Kitapta, bu genel tablonun dışında
kalan ve birebir yaşanmışçasına inandırıcılık taşıyan bir dilim var ki Merih
Günay'ın çok daha iyi şeyler yazabileceğini düşündürmekte. Bu kısa epizotta yaşlı
bir babanın ölümü ve sonrasındaki cenaze töreni anlatılıyor. Ölüm, "semtin
yoksullarının ölmek için seçtikleri" bir sigorta hastanesinde gerçekleşiyor;
ölen şahıs da öyküsünü bize nakleden genç adamın babası. Burada zaman
ağırlaşıyor; duygusallık kasıtlı olarak ağır basmıyor belki, fakat kimi
ayrıntılar sayesinde öykü insani bir derinlik kazanıyor:
"...
işaret ederek beni içeri çağırdılar.
-
Nesi oluyorsun?
-
Oğlu.
-
Ölmüş bu. Hastabakıcıyı bul, çıkış işlemlerinde sana yardımcı olsun.
Bir
yumrukta yere serilir, ikinci yumrukta kendini doktor cennetinde bulurdu.

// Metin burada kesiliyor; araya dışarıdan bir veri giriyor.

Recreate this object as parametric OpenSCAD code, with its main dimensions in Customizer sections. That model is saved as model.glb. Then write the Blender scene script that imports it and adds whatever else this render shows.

Söylediklerini duymamış gibi davranıp babamın yüzüne baktım. Gözleri fal taşı
gibi açık, dudakları aralıktı. Susuzluktan ölmüş gibiydi. Acele etmedim. Yayları
gevşemiş, çarşafı eskimiş de olsa, toprağın altına girmeden önce bir yatağın
üzerinde geçirilecek her saniye, ölüye övgüdür diye düşündüm. Yetmiş sefil
yılını, güneş yüzü görmeyen torna atölyelerinde, sıva tutmaz kira evlerinde
geçirdiği dünyada, toprağın üzerinde birkaç dakika fazladan kalmasının bir
sakıncasını görmedim." (s.21)
Eklemeden geçemeyeceğim: Öz Yapım ve Havuz Yayınları'nca yayımlanan anlatı, kitap özlemi çeken genç yazarlara
"darısı başıma" dedirtecek cinsten. Kapağı, dizgisi ve desenleriyle
her bakımdan çok özenli bir baskı olmuş. Kutlamak gerek.